### Problem details:
Write out the whole of the material exactly.

------

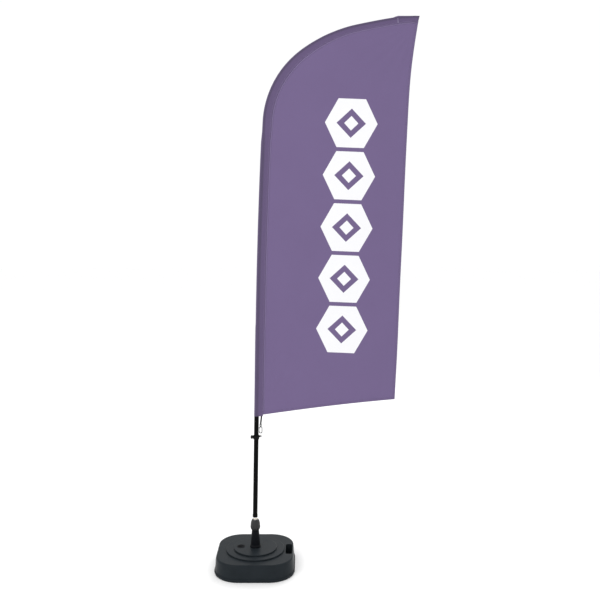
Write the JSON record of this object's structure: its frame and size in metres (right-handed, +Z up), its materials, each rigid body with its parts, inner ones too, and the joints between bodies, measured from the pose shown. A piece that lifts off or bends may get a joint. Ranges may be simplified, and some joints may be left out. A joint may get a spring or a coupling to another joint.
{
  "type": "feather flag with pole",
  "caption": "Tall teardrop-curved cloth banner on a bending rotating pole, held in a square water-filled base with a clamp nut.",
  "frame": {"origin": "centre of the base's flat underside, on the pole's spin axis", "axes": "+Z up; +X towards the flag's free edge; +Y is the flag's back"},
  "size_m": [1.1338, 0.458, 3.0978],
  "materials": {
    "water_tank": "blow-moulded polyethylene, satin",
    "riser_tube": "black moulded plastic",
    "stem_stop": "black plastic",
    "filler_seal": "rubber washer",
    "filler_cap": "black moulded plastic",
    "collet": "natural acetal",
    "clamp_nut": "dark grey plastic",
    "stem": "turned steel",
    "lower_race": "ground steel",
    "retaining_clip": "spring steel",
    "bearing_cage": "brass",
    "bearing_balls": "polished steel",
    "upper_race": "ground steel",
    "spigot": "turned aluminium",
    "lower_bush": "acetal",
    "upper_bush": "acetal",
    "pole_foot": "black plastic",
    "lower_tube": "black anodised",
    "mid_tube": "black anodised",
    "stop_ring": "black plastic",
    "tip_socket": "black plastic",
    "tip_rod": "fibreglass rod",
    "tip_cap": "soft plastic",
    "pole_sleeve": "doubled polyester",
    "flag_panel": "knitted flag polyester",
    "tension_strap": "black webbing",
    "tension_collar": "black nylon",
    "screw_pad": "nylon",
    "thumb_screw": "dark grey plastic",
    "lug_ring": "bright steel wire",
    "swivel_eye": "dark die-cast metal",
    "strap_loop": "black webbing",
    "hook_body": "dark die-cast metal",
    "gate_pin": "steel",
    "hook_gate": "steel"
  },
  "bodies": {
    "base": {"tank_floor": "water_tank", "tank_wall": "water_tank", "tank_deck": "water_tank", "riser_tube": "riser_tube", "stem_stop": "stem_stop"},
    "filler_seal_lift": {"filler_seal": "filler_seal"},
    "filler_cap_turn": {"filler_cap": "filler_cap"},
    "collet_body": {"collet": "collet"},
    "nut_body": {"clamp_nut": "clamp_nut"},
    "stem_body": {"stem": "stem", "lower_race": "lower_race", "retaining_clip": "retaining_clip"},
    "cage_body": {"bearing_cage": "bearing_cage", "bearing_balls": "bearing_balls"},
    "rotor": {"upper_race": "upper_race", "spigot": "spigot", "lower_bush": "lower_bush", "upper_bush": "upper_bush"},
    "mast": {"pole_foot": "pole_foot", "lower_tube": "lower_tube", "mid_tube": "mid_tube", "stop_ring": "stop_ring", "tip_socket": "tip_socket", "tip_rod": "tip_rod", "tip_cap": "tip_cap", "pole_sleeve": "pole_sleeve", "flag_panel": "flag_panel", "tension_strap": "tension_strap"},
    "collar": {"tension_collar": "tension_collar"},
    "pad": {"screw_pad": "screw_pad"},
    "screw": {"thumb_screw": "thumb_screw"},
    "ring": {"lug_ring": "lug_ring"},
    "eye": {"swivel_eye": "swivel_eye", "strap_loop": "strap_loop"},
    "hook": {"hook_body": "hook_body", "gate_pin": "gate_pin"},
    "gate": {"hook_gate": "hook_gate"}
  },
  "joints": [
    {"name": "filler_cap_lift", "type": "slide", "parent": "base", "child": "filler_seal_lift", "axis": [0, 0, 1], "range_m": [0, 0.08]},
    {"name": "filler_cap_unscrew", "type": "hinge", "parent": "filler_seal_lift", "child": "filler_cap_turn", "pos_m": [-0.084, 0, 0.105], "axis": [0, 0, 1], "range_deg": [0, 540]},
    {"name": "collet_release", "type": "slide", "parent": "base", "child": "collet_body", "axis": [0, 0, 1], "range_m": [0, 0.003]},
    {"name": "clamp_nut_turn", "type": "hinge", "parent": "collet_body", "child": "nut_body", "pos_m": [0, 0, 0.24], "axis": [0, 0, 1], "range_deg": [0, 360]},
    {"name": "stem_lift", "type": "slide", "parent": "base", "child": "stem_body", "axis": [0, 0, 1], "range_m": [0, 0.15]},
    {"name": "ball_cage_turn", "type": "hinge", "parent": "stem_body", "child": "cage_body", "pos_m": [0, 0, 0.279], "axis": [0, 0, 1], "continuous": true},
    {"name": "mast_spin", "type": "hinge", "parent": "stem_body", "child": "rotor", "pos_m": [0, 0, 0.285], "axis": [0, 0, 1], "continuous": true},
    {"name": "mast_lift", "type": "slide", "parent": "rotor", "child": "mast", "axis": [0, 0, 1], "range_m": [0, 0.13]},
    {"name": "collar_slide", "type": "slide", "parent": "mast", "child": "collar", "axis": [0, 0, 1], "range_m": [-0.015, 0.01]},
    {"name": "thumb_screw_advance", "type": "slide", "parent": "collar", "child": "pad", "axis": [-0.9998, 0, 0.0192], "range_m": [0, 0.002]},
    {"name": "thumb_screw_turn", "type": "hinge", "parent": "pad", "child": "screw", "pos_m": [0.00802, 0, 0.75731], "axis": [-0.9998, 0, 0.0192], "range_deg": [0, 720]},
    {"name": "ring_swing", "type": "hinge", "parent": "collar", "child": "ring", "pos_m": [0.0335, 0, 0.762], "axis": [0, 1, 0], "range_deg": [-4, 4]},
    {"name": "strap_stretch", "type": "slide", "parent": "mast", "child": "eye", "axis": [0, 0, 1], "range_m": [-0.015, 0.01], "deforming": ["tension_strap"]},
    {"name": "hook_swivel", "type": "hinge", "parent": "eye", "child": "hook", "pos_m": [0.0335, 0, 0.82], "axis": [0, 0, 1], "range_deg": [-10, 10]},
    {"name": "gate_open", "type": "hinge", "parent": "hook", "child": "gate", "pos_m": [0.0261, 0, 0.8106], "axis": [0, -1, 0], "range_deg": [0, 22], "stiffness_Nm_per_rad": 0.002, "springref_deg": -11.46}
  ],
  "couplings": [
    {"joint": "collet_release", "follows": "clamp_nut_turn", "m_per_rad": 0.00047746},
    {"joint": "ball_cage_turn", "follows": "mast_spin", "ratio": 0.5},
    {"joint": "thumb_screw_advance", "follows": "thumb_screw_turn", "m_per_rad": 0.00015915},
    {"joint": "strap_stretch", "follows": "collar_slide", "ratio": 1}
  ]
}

------

### The response:
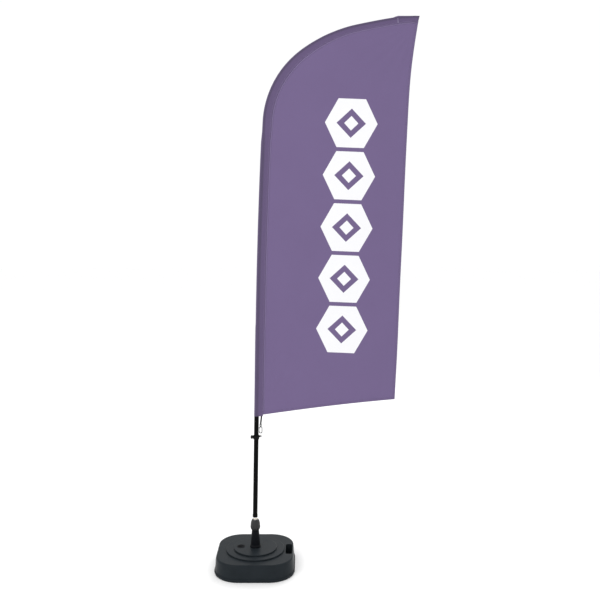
Write the JSON record of this object's structure: its frame and size in metres (right-handed, +Z up), its materials, each rigid body with its parts, inner ones too, and the joints between bodies, measured from the pose shown. A piece that lifts off or bends may get a joint. Ranges may be simplified, and some joints may be left out. A joint may get a spring or a coupling to another joint.
{
  "type": "feather flag with pole",
  "caption": "Tall teardrop-curved cloth banner on a bending rotating pole, held in a square water-filled base with a clamp nut.",
  "frame": {"origin": "centre of the base's flat underside, on the pole's spin axis", "axes": "+Z up; +X towards the flag's free edge; +Y is the flag's back"},
  "size_m": [1.1338, 0.458, 3.0978],
  "materials": {
    "water_tank": "blow-moulded polyethylene, satin",
    "riser_tube": "black moulded plastic",
    "stem_stop": "black plastic",
    "filler_seal": "rubber washer",
    "filler_cap": "black moulded plastic",
    "collet": "natural acetal",
    "clamp_nut": "dark grey plastic",
    "stem": "turned steel",
    "lower_race": "ground steel",
    "retaining_clip": "spring steel",
    "bearing_cage": "brass",
    "bearing_balls": "polished steel",
    "upper_race": "ground steel",
    "spigot": "turned aluminium",
    "lower_bush": "acetal",
    "upper_bush": "acetal",
    "pole_foot": "black plastic",
    "lower_tube": "black anodised",
    "mid_tube": "black anodised",
    "stop_ring": "black plastic",
    "tip_socket": "black plastic",
    "tip_rod": "fibreglass rod",
    "tip_cap": "soft plastic",
    "pole_sleeve": "doubled polyester",
    "flag_panel": "knitted flag polyester",
    "tension_strap": "black webbing",
    "tension_collar": "black nylon",
    "screw_pad": "nylon",
    "thumb_screw": "dark grey plastic",
    "lug_ring": "bright steel wire",
    "swivel_eye": "dark die-cast metal",
    "strap_loop": "black webbing",
    "hook_body": "dark die-cast metal",
    "gate_pin": "steel",
    "hook_gate": "steel"
  },
  "bodies": {
    "base": {"tank_floor": "water_tank", "tank_wall": "water_tank", "tank_deck": "water_tank", "riser_tube": "riser_tube", "stem_stop": "stem_stop"},
    "filler_seal_lift": {"filler_seal": "filler_seal"},
    "filler_cap_turn": {"filler_cap": "filler_cap"},
    "collet_body": {"collet": "collet"},
    "nut_body": {"clamp_nut": "clamp_nut"},
    "stem_body": {"stem": "stem", "lower_race": "lower_race", "retaining_clip": "retaining_clip"},
    "cage_body": {"bearing_cage": "bearing_cage", "bearing_balls": "bearing_balls"},
    "rotor": {"upper_race": "upper_race", "spigot": "spigot", "lower_bush": "lower_bush", "upper_bush": "upper_bush"},
    "mast": {"pole_foot": "pole_foot", "lower_tube": "lower_tube", "mid_tube": "mid_tube", "stop_ring": "stop_ring", "tip_socket": "tip_socket", "tip_rod": "tip_rod", "tip_cap": "tip_cap", "pole_sleeve": "pole_sleeve", "flag_panel": "flag_panel", "tension_strap": "tension_strap"},
    "collar": {"tension_collar": "tension_collar"},
    "pad": {"screw_pad": "screw_pad"},
    "screw": {"thumb_screw": "thumb_screw"},
    "ring": {"lug_ring": "lug_ring"},
    "eye": {"swivel_eye": "swivel_eye", "strap_loop": "strap_loop"},
    "hook": {"hook_body": "hook_body", "gate_pin": "gate_pin"},
    "gate": {"hook_gate": "hook_gate"}
  },
  "joints": [
    {"name": "filler_cap_lift", "type": "slide", "parent": "base", "child": "filler_seal_lift", "axis": [0, 0, 1], "range_m": [0, 0.08]},
    {"name": "filler_cap_unscrew", "type": "hinge", "parent": "filler_seal_lift", "child": "filler_cap_turn", "pos_m": [-0.084, 0, 0.105], "axis": [0, 0, 1], "range_deg": [0, 540]},
    {"name": "collet_release", "type": "slide", "parent": "base", "child": "collet_body", "axis": [0, 0, 1], "range_m": [0, 0.003]},
    {"name": "clamp_nut_turn", "type": "hinge", "parent": "collet_body", "child": "nut_body", "pos_m": [0, 0, 0.24], "axis": [0, 0, 1], "range_deg": [0, 360]},
    {"name": "stem_lift", "type": "slide", "parent": "base", "child": "stem_body", "axis": [0, 0, 1], "range_m": [0, 0.15]},
    {"name": "ball_cage_turn", "type": "hinge", "parent": "stem_body", "child": "cage_body", "pos_m": [0, 0, 0.279], "axis": [0, 0, 1], "continuous": true},
    {"name": "mast_spin", "type": "hinge", "parent": "stem_body", "child": "rotor", "pos_m": [0, 0, 0.285], "axis": [0, 0, 1], "continuous": true},
    {"name": "mast_lift", "type": "slide", "parent": "rotor", "child": "mast", "axis": [0, 0, 1], "range_m": [0, 0.13]},
    {"name": "collar_slide", "type": "slide", "parent": "mast", "child": "collar", "axis": [0, 0, 1], "range_m": [-0.015, 0.01]},
    {"name": "thumb_screw_advance", "type": "slide", "parent": "collar", "child": "pad", "axis": [-0.9998, 0, 0.0192], "range_m": [0, 0.002]},
    {"name": "thumb_screw_turn", "type": "hinge", "parent": "pad", "child": "screw", "pos_m": [0.00802, 0, 0.75731], "axis": [-0.9998, 0, 0.0192], "range_deg": [0, 720]},
    {"name": "ring_swing", "type": "hinge", "parent": "collar", "child": "ring", "pos_m": [0.0335, 0, 0.762], "axis": [0, 1, 0], "range_deg": [-4, 4]},
    {"name": "strap_stretch", "type": "slide", "parent": "mast", "child": "eye", "axis": [0, 0, 1], "range_m": [-0.015, 0.01], "deforming": ["tension_strap"]},
    {"name": "hook_swivel", "type": "hinge", "parent": "eye", "child": "hook", "pos_m": [0.0335, 0, 0.82], "axis": [0, 0, 1], "range_deg": [-10, 10]},
    {"name": "gate_open", "type": "hinge", "parent": "hook", "child": "gate", "pos_m": [0.0261, 0, 0.8106], "axis": [0, -1, 0], "range_deg": [0, 22], "stiffness_Nm_per_rad": 0.002, "springref_deg": -11.46}
  ],
  "couplings": [
    {"joint": "collet_release", "follows": "clamp_nut_turn", "m_per_rad": 0.00047746},
    {"joint": "ball_cage_turn", "follows": "mast_spin", "ratio": 0.5},
    {"joint": "thumb_screw_advance", "follows": "thumb_screw_turn", "m_per_rad": 0.00015915},
    {"joint": "strap_stretch", "follows": "collar_slide", "ratio": 1}
  ]
}